▸ **The exercise**
Show each line of the data below that has the string "follow" in it.

▸ **Given information**
◇ ◇ ◇ ◇ ◇ ◇ ◇

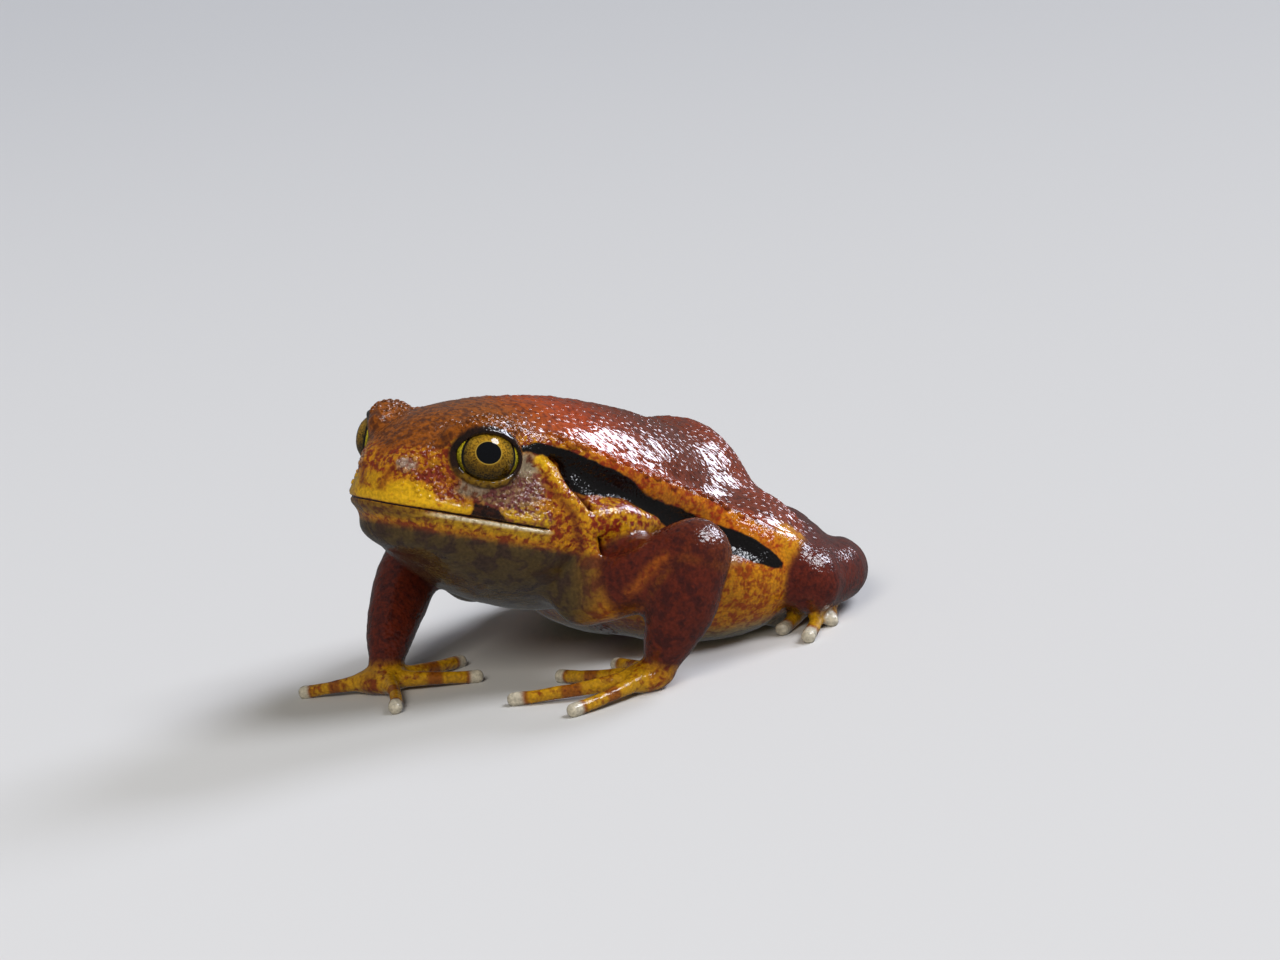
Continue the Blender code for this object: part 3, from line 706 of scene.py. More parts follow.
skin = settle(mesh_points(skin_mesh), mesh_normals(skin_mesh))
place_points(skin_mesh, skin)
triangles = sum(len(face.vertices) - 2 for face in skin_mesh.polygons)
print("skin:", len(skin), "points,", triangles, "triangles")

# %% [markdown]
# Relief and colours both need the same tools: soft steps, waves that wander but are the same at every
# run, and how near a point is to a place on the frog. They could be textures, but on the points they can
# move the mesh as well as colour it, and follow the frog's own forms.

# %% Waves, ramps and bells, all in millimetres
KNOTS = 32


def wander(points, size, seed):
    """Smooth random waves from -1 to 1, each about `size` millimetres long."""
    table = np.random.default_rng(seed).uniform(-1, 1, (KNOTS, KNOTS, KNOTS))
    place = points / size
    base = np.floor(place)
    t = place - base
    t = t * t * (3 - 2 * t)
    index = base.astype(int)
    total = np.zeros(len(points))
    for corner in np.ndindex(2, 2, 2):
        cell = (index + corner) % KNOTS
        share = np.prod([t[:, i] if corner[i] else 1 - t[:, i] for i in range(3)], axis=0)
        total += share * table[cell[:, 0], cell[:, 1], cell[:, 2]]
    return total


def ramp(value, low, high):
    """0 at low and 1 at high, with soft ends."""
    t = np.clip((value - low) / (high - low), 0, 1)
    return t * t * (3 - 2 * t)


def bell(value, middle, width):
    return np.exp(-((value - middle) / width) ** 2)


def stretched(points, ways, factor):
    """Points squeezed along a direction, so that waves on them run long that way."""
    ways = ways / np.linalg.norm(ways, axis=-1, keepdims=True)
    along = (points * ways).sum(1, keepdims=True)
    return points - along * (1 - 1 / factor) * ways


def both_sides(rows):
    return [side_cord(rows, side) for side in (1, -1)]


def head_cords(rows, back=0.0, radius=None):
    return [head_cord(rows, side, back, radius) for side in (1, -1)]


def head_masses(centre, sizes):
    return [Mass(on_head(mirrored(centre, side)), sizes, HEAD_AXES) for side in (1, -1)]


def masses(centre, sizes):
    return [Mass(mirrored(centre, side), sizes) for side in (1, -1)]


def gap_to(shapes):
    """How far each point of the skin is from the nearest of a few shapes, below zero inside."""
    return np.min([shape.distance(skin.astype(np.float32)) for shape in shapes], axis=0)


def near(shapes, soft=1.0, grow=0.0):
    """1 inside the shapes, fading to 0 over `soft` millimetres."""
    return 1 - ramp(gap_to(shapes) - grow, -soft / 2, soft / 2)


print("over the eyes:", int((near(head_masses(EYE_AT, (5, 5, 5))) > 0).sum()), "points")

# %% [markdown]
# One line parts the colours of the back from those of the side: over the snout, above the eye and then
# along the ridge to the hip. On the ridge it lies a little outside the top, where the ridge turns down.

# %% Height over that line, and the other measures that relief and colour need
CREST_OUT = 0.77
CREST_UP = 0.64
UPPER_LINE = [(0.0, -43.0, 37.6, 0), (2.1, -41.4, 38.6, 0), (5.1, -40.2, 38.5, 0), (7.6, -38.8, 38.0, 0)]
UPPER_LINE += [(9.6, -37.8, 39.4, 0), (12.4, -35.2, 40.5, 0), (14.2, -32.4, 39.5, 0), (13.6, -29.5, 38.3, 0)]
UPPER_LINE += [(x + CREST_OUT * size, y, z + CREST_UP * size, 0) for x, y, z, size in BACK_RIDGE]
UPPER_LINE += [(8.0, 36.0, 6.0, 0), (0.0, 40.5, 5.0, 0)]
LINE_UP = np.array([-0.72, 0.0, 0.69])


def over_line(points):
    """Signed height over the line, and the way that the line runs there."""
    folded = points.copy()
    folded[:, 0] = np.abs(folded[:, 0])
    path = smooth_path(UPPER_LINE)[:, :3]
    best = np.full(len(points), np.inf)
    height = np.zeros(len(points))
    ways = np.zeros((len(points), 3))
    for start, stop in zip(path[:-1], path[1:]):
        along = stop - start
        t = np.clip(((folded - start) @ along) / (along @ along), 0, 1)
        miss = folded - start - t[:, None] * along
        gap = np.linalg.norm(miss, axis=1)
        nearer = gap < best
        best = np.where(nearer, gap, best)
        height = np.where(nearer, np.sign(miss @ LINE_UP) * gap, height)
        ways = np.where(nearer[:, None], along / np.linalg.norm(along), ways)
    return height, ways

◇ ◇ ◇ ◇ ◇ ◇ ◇

▸ **Finished task**
Continue the Blender code for this object: part 3, from line 706 of scene.py. More parts follow.
# move the mesh as well as colour it, and follow the frog's own forms.